Thanks Goran Andresson

what has indexing by search engines has to do with it?

unreleasing the UI thread for another thread is less efficient
depending on the process time of the asynchronous process?

you said most web pages fetch data once.... not always... what if the
data is fetched constantly say every minute or so?
 
Varangian said:
what has indexing by search engines has to do with it?

If you have a web site, you usually want people to be able to find the
information on it.
unreleasing the UI thread for another thread is less efficient
depending on the process time of the asynchronous process?

There is no "UI thread" in a web application.
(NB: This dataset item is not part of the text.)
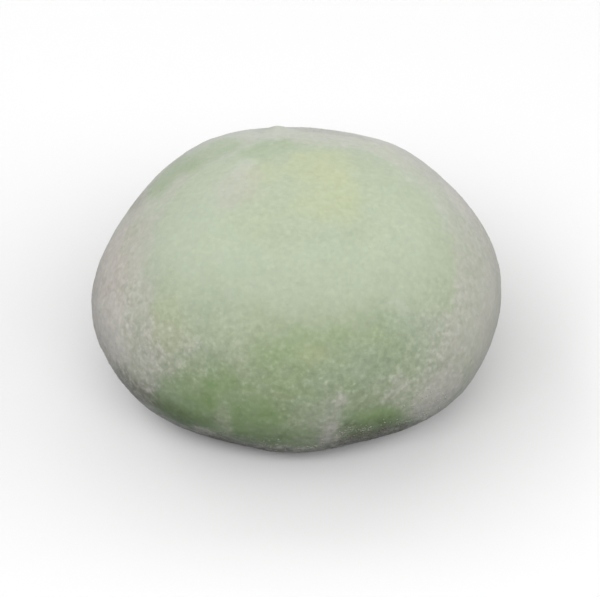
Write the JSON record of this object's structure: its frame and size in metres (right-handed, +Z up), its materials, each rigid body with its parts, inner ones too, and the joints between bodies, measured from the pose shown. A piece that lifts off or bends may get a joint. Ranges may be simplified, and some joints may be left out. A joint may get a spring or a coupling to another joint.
{
  "type": "mochi rice cake",
  "caption": "Hand-formed rice cake: a soft, low green dome dusted with starch, pinched shut and flat underneath.",
  "frame": {"origin": "on the resting plane, in the middle of the outline seen from above", "axes": "+Z up through the crown, +X along the longer width, -Y towards the front"},
  "size_m": [0.0522, 0.048, 0.0304],
  "materials": {
    "dusted_skin": "matte: translucent green rice dough under a thin, uneven coat of white starch"
  },
  "bodies": {
    "root": {"mochi": "dusted_skin"}
  },
  "joints": []
}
The web server only
replies to requests, and it's about the same amount of work to reply to
a request for a page as it is to reply to a request for something else.

To make the pages load as quickly as possible, and for the server to be
able handle as many visitors as possible, you generally want to make as
few requests as possible.
you said most web pages fetch data once.... not always... what if the
data is fetched constantly say every minute or so?

That depends... You would have to look at the total amount of data you
need to send to the client. An asynchronous call usually gets less data
than reloading the page, but on the other hand the initial page has to
contain more code in order to be able to do the asynchronous call.